Why did Apple not choose Intel originally? Simply put, it wasn't possible. Until very recently, Intel has refused to manufacture any chips that were not of its own design, which would have required that Apple use a chip engineered by Intel, something the company was not keen on doing. In a change of strategy, Intel will now make any competitor's chip for the right price; just don't count on it being Apple. Apple already has a 3-year contract with Taiwan Semiconductor to manufacture its A8 chip starting in 2014, and another contract with Samsung to help manufacture the A9 starting in 2015, leaving little room in the picture for Intel.
Asus and Samsung, both with a large share in the tablet market, have tablet products which use Intel processors. However, neither of the companies has given any indications that they intend to expand the amount of products using Intel's chips.
Intel forecasts it will sell ~40 million tablet units in 2014, a 400% increase over 2013. However, many of these sales will come on the back of large subsidies, requiring the company to forfeit a share of its potential profits. Through 2014, I do not see tablet sales doing much but making up for sliding revenue from PC sales (management seems to agree). Longer term, Intel's tablet success is difficult to predict. It has yet to ship its newest chip for any application other than Windows 8 tablets, and it is difficult to say how long it will take other companies to adopt their product. Even if it does outperform its ARM-based brethren by a notable amount, manufacturers aren't just going to revamp their entire product line to throw an Intel chip inside. We'll have to wait for scheduled hardware upgrades, by which point Qualcomm, Nvidia (NVDA) and ARM will all most likely have rolled out their own 64-bit chips. It could be as long as 3Q 2014 until Intel actually gets a chance to go head to head with the competition. Until then, it will have to rely on sales from its comparatively less-expensive lower-end chips, which are currently being utilized to lower the price on "budget tablets," costing under $100.
A large majority of Intel's failures in the smartphone market have been due to the drawbacks associated with its x86 architecture. Until recently, Intel's x86 chips took longer to boot-up, used more battery life during intensive-usage and most importantly, drained too much energy during standby vs its ARM-based competition.
Intel's next-generation smartphone chip, nicknamed "Merrifield," will improve on every measurable category when compared with the previous-generation Clover Trail+ SoC. Based on the new, 22nm Silvermont architecture, Intel claims Merrifield will offer a performance increase of over 50% and increased battery life.
Success in the smartphone department requires more than just a competitive processor though. Cellular modems are both lucrative and exceedingly important in deciding a phone's (or tablet's) cellular capability. The modem connects the device to its cellular network, and has an array of technology which determines things like download speeds and whether or not a device has 3G or LTE connectivity. The graph below, provided by Ericsson, forecasts the growth of devices using cellular data connections and thus cellular modems.

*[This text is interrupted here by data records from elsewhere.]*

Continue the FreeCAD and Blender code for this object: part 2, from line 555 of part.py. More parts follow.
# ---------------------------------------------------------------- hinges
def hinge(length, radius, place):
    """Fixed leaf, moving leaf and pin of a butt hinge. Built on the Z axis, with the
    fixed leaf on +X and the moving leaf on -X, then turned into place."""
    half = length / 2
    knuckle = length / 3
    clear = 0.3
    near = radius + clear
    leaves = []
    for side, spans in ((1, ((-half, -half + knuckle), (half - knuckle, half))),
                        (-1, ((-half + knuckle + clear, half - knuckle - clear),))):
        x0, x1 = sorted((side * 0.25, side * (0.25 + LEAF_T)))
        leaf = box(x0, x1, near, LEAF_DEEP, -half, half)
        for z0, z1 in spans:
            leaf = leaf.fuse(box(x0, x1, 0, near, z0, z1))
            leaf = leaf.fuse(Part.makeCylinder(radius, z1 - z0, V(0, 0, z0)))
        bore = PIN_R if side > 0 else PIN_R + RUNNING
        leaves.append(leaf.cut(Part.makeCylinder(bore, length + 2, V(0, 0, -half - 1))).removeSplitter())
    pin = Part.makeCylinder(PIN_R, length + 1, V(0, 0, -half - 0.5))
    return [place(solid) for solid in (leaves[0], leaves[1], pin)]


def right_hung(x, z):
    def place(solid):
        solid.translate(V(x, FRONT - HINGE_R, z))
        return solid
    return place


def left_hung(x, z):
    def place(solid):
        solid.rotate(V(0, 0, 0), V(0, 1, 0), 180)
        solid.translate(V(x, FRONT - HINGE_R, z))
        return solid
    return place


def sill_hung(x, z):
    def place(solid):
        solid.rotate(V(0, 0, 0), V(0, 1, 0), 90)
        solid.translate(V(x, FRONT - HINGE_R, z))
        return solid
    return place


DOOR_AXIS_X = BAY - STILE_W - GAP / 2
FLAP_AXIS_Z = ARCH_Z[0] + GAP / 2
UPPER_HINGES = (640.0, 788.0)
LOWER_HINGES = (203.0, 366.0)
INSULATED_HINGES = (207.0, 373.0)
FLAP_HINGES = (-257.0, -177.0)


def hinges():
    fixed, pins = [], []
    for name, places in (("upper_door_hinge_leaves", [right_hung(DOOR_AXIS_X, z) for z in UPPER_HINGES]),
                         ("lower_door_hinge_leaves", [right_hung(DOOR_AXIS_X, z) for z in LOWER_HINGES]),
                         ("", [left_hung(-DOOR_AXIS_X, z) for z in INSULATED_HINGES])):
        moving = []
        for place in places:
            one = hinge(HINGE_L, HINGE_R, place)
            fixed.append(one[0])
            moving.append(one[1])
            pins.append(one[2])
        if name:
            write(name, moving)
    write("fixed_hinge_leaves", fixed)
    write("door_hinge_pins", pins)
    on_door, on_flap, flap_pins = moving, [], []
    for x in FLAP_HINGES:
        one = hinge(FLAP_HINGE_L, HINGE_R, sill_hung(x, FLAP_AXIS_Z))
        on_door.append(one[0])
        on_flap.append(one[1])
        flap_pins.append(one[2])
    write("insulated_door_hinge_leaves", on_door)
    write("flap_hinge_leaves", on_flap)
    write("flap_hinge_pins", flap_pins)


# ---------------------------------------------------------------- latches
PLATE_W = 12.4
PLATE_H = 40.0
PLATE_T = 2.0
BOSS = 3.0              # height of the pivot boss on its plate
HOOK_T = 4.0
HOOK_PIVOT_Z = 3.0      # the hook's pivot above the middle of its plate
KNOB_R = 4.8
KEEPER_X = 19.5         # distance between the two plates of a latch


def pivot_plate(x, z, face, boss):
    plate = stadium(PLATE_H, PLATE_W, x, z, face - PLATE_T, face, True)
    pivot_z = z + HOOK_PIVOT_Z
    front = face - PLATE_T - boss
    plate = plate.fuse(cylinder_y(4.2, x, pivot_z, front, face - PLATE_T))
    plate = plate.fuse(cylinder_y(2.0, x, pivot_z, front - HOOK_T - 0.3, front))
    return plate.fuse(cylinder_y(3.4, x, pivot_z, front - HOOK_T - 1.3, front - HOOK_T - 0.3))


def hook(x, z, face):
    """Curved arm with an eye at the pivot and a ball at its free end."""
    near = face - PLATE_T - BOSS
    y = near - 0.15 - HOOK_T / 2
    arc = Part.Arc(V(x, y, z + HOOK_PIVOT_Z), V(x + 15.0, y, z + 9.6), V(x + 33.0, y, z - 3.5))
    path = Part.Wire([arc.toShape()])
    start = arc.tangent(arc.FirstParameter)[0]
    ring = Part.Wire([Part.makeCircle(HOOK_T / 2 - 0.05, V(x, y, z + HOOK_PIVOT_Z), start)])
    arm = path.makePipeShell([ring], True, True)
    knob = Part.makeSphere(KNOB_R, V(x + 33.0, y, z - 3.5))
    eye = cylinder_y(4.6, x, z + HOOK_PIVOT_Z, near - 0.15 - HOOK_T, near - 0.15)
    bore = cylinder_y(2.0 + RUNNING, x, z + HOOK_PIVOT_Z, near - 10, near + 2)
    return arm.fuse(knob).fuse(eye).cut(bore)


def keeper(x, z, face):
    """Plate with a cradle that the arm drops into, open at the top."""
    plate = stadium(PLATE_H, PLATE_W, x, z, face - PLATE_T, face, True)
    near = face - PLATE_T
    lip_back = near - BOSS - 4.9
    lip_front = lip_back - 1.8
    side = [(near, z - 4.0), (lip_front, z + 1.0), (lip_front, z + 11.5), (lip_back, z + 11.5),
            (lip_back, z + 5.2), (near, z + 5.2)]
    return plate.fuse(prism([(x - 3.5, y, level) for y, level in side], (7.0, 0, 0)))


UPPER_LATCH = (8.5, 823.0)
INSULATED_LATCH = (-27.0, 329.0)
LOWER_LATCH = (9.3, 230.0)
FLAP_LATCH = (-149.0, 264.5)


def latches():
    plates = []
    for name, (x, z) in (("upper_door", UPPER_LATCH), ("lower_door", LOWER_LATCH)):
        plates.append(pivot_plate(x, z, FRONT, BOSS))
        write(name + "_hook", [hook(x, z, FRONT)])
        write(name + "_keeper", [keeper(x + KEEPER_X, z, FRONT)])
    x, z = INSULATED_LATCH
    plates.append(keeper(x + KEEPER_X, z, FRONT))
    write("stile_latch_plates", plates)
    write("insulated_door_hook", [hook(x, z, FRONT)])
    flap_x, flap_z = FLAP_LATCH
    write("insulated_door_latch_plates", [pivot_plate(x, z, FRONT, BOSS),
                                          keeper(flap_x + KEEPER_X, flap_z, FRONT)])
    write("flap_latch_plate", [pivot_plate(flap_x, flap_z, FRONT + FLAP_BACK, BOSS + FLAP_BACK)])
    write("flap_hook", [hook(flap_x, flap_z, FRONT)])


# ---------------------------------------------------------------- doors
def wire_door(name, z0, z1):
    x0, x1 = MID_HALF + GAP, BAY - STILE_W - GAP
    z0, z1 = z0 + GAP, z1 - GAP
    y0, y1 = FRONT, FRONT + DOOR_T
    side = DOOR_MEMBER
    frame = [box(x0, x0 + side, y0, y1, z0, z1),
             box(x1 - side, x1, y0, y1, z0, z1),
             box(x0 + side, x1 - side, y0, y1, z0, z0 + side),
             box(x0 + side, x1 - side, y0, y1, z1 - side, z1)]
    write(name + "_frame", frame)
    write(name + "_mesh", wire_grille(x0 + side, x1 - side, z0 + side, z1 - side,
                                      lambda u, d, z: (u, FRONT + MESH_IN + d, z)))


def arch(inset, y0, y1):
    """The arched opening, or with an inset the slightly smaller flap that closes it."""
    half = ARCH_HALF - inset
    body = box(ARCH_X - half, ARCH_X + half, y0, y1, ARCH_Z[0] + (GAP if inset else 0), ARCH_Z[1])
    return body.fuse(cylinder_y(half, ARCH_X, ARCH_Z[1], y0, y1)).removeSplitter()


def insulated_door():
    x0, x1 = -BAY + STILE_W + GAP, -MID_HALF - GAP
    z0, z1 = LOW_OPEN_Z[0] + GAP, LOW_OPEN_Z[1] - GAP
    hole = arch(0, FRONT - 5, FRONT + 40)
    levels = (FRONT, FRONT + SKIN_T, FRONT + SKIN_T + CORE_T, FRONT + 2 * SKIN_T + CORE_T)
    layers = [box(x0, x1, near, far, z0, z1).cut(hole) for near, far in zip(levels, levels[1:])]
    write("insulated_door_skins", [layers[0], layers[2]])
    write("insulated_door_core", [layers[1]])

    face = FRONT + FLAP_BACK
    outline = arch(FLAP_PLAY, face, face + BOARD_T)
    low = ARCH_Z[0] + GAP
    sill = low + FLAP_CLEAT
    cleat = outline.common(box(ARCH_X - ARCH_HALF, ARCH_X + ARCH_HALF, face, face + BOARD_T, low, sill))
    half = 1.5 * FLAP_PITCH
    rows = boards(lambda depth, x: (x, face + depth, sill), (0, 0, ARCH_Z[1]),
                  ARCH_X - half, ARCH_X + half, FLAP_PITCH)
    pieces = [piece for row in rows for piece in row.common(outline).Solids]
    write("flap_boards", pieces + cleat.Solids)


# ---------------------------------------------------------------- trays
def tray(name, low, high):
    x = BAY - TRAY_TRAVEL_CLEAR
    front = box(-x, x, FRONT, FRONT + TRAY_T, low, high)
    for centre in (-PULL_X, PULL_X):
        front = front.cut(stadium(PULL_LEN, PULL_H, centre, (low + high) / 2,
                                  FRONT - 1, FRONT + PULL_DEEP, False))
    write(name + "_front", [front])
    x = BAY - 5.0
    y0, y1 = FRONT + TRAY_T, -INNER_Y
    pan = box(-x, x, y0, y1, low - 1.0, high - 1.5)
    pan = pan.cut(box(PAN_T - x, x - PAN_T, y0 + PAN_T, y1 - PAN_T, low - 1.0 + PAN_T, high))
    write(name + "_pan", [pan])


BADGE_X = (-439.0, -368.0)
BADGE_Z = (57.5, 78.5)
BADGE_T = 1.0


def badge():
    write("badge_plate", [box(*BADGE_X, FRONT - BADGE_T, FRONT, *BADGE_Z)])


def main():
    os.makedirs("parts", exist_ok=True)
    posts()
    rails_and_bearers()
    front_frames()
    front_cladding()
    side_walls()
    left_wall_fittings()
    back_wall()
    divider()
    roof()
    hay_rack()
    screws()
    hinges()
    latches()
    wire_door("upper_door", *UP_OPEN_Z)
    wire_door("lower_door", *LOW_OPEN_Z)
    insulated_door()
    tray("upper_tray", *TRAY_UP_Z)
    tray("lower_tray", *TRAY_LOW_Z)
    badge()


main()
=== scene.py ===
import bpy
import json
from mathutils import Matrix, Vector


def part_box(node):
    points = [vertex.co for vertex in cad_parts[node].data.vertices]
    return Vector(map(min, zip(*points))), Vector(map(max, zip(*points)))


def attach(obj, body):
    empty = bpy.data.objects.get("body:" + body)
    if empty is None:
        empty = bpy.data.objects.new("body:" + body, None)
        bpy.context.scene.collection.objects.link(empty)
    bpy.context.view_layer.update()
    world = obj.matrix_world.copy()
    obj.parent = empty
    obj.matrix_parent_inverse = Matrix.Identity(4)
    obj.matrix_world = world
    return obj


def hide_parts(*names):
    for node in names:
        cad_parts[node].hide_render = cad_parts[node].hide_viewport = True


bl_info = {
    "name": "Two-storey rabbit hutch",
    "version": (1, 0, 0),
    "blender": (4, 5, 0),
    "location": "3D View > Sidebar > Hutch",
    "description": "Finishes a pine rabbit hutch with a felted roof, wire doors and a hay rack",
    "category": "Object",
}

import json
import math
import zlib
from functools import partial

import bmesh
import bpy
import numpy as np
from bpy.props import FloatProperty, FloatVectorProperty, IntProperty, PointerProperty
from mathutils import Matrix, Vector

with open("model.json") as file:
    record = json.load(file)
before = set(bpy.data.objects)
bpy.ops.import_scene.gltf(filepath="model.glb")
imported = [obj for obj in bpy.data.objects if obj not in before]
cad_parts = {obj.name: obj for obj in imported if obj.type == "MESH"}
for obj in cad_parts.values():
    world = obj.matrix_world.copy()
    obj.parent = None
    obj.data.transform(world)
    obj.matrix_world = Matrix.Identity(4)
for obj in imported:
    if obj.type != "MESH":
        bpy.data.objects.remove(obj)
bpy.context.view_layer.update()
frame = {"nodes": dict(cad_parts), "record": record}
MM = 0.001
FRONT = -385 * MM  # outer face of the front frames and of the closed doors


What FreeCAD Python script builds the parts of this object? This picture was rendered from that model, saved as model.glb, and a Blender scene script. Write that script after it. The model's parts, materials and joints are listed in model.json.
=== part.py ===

Intel's current modem offered is the XMM 7160 multimode LTE modem. This modem lacks some key features which make it difficult to adopt such as CDMA, LTE-Advanced and TD-SCDMA (a necessity for the Chinese market). Lack of CDMA support means that phones running on the Sprint and Verizon networks are unable to utilize this modem. Luckily, Intel's successor, the XMM 7260 (1H 2014 release), will address all of these problems except for CDMA support, making it a much more likely candidate for smartphone manufacturers than its predecessor. Qualcomm's current modem, featured on the Snapdragon 800 chip, already offers LTE-Advanced support. Its upcoming chip, the Snapdragon 805, is set to ship 1H 2014 and should be on par (speed-wise) with the 7260.
Qualcomm still has the advantage of offering a high-end connectivity combination chip, which simplifies things for smartphone manufacturers by integrating connections such as Bluetooth, cellular baseband and Wi-Fi. Add on the issue that moving to x86 from ARM requires changing more than just the processor, and it seems more likely that many smartphone companies will stick with the simpler solution by Qualcomm through 2014.
For the sake of its shareholders, Intel needs to make strides in the smartphone market. Unfortunately, based off of its current development schedule, this doesn't seem possible until 2Q 2014 at best. Even then, the best Intel can ask for is to be the #2 cellular modem manufacturer behind Qualcomm (until the company finally releases an integrated cellular baseband/apps processor solution). While this would be a big step forward for the company's mobile division, the profits from it will not be enough to impress shareholders.
People say Intel is not used to being #2 at what they do. I'll have to agree with that statement as I think it's been the company's main problem for a few years now. Intel still makes the best quality PC and server components, but falling computer sales means the tablet/smartphone markets, where it certainly is not #1, is the best hope at any sort of growth. Intel entered the mobile market and as of now, has pretty much nothing to show for it except record CapEx costs and falling revenue.
Intel certainly is acting like it's not used to being an underdog when it comes to these markets. The company seems to believe they have the same reputation they do in the PC and server markets, where a prolonged history of amicable deals with OEMs and a proven track record of success and innovation have allowed them to capture most of the market and maintain it with comparable ease. If anything, Intel's position in the mobile device markets is the complete opposite of what they're used to. Intel is trying to expand into a market dominated by Qualcomm and ARM architecture, not Intel and x86. If it is to have any hope of gaining a substantial share, the company will have to release something that truly bests the competition in every way in order to persuade OEMs to go through the effort to make the switch from ARM.
Intel can still increase revenue by manufacturing chips designed by its competitors (a first for the company) and by making some progress in the tablet and smartphone markets. Increasing profits from the Data Center Group have been consistent, but so has its ability to miss Intel's forecasted growth for the group each year. Given the bleak outlook for 2014 and the difficulty the company will have diversifying its income, I give Intel a hold rating with a price target of $21. If you already own the stock and can weather a disappointing 2014, chances are you will see better days down the line. If you want to invest in this tech giant, wait until around 3Q 2014 because until then, it's dead money.